> **Written request**
Locate the line bearing "const rug = new THREE.Group();" in the material below, then reproduce it and each following line up to and including the line bearing "points = [vertex.co".

> **Material**

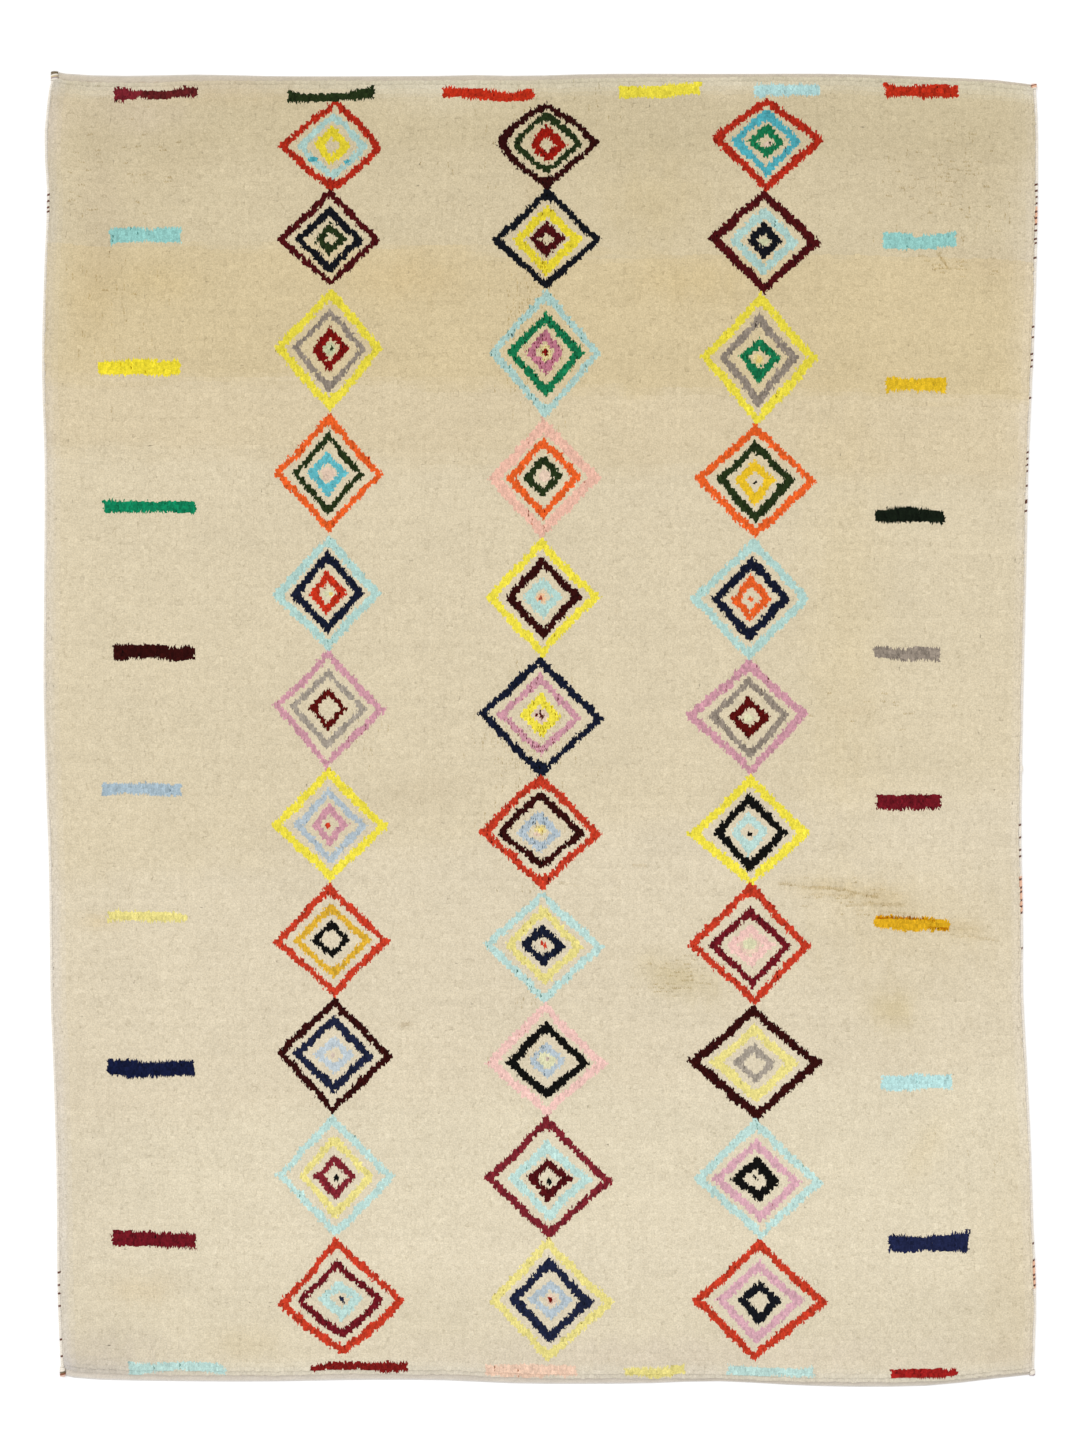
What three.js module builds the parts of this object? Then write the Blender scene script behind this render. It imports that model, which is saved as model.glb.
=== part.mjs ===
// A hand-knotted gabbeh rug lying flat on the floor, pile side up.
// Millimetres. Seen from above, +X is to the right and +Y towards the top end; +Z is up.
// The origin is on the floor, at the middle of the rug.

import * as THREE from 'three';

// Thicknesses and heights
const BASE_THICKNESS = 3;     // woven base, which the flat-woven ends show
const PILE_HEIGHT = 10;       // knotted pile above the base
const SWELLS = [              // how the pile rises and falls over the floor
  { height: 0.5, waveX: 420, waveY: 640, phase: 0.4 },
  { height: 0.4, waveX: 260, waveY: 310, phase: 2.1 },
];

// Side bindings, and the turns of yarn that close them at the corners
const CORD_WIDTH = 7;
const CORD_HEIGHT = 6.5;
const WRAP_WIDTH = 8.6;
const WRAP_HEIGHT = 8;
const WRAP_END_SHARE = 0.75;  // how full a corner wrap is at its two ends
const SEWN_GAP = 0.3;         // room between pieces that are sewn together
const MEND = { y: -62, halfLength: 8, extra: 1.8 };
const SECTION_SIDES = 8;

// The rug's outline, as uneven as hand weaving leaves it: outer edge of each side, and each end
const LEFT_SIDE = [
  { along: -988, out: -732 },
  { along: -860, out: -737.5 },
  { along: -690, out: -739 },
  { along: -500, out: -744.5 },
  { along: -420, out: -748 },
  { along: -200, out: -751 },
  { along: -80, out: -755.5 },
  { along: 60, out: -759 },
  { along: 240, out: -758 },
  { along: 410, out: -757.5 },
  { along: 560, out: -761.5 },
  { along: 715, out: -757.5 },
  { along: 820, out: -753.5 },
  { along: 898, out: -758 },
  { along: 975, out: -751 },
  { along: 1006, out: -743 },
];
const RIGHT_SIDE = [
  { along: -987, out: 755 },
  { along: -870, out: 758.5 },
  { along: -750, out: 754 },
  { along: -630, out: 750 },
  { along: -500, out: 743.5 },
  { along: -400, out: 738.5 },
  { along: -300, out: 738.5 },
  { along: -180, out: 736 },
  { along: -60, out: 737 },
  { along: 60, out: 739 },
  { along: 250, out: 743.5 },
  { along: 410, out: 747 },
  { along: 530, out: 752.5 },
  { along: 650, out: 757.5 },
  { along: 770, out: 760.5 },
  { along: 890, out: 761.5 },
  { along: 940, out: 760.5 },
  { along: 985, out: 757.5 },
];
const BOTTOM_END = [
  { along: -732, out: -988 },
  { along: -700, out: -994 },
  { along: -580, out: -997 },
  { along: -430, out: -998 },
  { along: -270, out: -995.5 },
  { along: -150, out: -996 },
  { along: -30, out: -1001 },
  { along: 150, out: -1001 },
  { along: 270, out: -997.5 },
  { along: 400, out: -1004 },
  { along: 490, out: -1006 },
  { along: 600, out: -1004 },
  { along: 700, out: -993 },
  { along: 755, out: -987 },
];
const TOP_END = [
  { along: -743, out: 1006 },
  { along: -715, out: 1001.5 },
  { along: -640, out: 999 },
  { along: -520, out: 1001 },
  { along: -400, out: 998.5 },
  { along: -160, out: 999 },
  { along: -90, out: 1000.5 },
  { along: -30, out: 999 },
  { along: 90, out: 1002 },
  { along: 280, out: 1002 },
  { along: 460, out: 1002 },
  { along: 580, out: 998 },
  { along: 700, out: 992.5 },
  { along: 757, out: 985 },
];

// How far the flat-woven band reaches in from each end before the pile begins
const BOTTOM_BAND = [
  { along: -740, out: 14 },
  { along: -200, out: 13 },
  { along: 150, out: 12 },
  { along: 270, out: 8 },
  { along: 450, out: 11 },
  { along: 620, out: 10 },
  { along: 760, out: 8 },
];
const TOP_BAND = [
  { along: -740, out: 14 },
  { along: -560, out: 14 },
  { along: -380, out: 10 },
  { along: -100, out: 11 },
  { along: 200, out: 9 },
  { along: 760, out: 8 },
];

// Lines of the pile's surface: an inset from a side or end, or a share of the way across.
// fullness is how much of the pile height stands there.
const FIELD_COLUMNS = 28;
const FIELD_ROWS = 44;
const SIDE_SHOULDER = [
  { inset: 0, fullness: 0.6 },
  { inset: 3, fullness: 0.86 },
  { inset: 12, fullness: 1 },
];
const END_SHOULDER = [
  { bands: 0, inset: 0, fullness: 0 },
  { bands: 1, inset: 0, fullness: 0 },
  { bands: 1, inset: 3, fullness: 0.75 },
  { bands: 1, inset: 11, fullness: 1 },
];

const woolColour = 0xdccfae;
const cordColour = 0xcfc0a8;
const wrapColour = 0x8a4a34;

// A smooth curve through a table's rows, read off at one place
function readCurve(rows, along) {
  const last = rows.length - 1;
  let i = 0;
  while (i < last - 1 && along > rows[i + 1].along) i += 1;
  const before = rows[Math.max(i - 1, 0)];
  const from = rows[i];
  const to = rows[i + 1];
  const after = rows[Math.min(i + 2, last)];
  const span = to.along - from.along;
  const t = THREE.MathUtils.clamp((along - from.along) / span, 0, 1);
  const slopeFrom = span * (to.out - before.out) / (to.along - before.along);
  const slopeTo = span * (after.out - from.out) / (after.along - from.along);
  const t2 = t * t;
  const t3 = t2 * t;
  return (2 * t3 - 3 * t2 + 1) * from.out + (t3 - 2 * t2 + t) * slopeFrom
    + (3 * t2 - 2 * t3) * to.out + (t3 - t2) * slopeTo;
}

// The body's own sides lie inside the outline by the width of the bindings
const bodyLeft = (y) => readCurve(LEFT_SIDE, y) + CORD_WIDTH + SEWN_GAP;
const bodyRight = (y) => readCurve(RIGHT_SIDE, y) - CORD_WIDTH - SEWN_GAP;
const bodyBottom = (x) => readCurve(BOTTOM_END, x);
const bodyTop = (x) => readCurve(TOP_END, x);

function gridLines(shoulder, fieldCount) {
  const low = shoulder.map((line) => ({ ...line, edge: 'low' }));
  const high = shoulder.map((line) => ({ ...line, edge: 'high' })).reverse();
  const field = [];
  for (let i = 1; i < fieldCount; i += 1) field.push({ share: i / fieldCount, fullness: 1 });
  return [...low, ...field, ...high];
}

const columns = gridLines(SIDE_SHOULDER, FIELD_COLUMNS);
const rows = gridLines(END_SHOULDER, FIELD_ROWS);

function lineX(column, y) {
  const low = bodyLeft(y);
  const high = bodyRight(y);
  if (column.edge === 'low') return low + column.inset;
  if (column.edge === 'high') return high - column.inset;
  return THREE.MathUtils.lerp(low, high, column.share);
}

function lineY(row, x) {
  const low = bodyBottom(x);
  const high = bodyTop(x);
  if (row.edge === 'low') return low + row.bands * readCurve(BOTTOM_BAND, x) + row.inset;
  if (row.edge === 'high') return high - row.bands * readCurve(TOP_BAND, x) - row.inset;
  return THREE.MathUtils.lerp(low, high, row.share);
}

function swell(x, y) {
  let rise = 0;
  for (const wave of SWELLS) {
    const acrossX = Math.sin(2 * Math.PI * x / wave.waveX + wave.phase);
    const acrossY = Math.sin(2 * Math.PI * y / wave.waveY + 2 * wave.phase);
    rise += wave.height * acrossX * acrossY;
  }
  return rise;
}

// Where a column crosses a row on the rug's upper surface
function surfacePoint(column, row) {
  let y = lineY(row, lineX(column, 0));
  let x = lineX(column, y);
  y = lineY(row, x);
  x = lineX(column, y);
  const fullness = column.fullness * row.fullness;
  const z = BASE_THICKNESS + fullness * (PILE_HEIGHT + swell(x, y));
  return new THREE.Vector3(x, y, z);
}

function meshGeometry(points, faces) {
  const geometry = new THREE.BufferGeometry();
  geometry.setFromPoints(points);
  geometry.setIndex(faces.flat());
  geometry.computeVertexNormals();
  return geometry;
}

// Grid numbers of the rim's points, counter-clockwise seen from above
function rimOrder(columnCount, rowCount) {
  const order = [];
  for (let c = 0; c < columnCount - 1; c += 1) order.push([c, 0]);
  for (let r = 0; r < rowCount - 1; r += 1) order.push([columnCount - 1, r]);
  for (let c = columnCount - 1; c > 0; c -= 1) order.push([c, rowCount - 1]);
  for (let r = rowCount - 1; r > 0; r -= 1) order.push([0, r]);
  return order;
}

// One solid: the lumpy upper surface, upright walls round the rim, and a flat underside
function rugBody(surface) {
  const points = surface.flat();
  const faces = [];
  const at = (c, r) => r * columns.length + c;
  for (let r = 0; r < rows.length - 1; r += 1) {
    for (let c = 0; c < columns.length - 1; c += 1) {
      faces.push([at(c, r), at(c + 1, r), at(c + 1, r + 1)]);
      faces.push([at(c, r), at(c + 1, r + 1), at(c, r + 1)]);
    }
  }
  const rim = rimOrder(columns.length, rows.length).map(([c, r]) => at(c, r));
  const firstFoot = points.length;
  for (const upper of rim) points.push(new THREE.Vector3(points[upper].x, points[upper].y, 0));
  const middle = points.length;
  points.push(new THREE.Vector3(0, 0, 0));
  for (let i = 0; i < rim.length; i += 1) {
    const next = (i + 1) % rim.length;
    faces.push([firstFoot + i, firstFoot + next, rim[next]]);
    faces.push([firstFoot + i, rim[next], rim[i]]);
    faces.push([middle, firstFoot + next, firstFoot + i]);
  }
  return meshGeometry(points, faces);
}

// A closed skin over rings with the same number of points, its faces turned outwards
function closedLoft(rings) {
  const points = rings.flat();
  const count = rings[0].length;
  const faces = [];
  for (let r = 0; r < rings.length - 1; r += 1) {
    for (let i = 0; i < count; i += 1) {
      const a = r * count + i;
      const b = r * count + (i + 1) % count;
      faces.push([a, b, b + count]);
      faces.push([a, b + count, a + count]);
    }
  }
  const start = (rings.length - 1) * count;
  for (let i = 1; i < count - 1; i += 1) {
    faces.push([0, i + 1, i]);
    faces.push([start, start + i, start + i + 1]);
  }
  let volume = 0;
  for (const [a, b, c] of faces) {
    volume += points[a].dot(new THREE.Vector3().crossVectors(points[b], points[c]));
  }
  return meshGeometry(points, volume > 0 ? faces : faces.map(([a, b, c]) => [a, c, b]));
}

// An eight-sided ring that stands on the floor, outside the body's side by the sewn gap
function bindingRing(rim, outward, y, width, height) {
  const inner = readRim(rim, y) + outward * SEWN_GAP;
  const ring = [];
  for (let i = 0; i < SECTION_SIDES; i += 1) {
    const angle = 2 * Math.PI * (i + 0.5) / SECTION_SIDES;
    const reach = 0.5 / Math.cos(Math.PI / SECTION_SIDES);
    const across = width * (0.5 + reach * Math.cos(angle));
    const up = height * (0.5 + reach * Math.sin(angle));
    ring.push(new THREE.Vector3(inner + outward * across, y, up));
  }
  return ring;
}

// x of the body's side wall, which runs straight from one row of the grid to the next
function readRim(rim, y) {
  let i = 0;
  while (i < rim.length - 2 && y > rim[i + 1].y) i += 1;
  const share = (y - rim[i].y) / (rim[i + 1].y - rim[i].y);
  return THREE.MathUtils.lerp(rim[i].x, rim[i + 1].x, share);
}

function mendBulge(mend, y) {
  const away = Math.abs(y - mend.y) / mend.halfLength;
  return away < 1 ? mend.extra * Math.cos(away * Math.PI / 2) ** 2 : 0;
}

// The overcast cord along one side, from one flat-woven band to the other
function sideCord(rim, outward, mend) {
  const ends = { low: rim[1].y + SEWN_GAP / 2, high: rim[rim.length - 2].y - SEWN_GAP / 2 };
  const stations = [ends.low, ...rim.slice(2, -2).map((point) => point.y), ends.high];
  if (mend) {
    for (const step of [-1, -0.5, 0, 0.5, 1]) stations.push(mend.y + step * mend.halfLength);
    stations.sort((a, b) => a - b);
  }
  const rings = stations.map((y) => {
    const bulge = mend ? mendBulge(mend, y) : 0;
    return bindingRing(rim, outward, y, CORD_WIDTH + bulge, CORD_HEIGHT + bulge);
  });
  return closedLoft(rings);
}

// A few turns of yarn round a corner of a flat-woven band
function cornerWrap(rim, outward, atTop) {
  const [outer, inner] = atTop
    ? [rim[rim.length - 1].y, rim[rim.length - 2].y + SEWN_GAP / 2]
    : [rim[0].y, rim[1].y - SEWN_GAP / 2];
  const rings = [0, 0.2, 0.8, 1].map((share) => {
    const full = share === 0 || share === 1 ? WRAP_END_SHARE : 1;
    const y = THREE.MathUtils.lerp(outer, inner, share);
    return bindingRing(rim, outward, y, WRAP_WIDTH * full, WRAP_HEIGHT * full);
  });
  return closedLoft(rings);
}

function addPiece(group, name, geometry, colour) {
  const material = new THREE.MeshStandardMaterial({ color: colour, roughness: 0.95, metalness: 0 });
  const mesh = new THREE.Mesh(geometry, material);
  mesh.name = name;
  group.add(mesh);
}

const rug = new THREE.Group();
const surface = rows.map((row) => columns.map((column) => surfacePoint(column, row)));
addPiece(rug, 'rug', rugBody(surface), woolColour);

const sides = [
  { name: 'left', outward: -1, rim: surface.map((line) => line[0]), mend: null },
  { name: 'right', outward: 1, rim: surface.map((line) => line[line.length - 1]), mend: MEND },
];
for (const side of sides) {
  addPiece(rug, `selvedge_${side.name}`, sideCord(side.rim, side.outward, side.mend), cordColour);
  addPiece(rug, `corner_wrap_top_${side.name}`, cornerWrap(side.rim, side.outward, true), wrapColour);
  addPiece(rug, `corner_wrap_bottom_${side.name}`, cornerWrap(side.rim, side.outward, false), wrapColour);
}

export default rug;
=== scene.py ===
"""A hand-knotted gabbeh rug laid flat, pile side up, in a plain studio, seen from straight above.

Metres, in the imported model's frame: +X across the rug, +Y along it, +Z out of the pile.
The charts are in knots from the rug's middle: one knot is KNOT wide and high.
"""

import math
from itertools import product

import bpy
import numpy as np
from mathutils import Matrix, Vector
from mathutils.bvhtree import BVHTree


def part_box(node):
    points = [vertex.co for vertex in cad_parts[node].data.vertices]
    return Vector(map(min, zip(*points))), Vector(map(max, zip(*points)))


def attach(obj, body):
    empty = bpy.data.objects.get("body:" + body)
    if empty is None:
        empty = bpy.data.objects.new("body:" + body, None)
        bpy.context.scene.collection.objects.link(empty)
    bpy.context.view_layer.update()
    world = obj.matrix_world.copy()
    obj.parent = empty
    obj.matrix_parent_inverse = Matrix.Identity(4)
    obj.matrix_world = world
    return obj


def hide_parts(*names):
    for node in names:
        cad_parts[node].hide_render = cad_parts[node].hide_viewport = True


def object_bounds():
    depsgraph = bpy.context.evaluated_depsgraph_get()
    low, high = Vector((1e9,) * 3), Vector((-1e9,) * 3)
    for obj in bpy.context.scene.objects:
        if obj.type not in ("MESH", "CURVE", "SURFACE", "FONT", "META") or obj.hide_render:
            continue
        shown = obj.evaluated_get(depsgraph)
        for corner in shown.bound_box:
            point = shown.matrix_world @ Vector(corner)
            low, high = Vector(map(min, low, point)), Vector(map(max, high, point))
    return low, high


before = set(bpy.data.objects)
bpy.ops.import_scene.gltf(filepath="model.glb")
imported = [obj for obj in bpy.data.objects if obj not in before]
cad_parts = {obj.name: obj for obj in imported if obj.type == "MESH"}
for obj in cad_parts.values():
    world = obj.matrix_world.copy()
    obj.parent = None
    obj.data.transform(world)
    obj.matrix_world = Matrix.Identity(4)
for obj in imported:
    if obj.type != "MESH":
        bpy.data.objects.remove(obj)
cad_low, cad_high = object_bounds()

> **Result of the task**
const rug = new THREE.Group();
const surface = rows.map((row) => columns.map((column) => surfacePoint(column, row)));
addPiece(rug, 'rug', rugBody(surface), woolColour);

const sides = [
  { name: 'left', outward: -1, rim: surface.map((line) => line[0]), mend: null },
  { name: 'right', outward: 1, rim: surface.map((line) => line[line.length - 1]), mend: MEND },
];
for (const side of sides) {
  addPiece(rug, `selvedge_${side.name}`, sideCord(side.rim, side.outward, side.mend), cordColour);
  addPiece(rug, `corner_wrap_top_${side.name}`, cornerWrap(side.rim, side.outward, true), wrapColour);
  addPiece(rug, `corner_wrap_bottom_${side.name}`, cornerWrap(side.rim, side.outward, false), wrapColour);
}

export default rug;
=== scene.py ===
"""A hand-knotted gabbeh rug laid flat, pile side up, in a plain studio, seen from straight above.

Metres, in the imported model's frame: +X across the rug, +Y along it, +Z out of the pile.
The charts are in knots from the rug's middle: one knot is KNOT wide and high.
"""

import math
from itertools import product

import bpy
import numpy as np
from mathutils import Matrix, Vector
from mathutils.bvhtree import BVHTree


def part_box(node):
    points = [vertex.co for vertex in cad_parts[node].data.vertices]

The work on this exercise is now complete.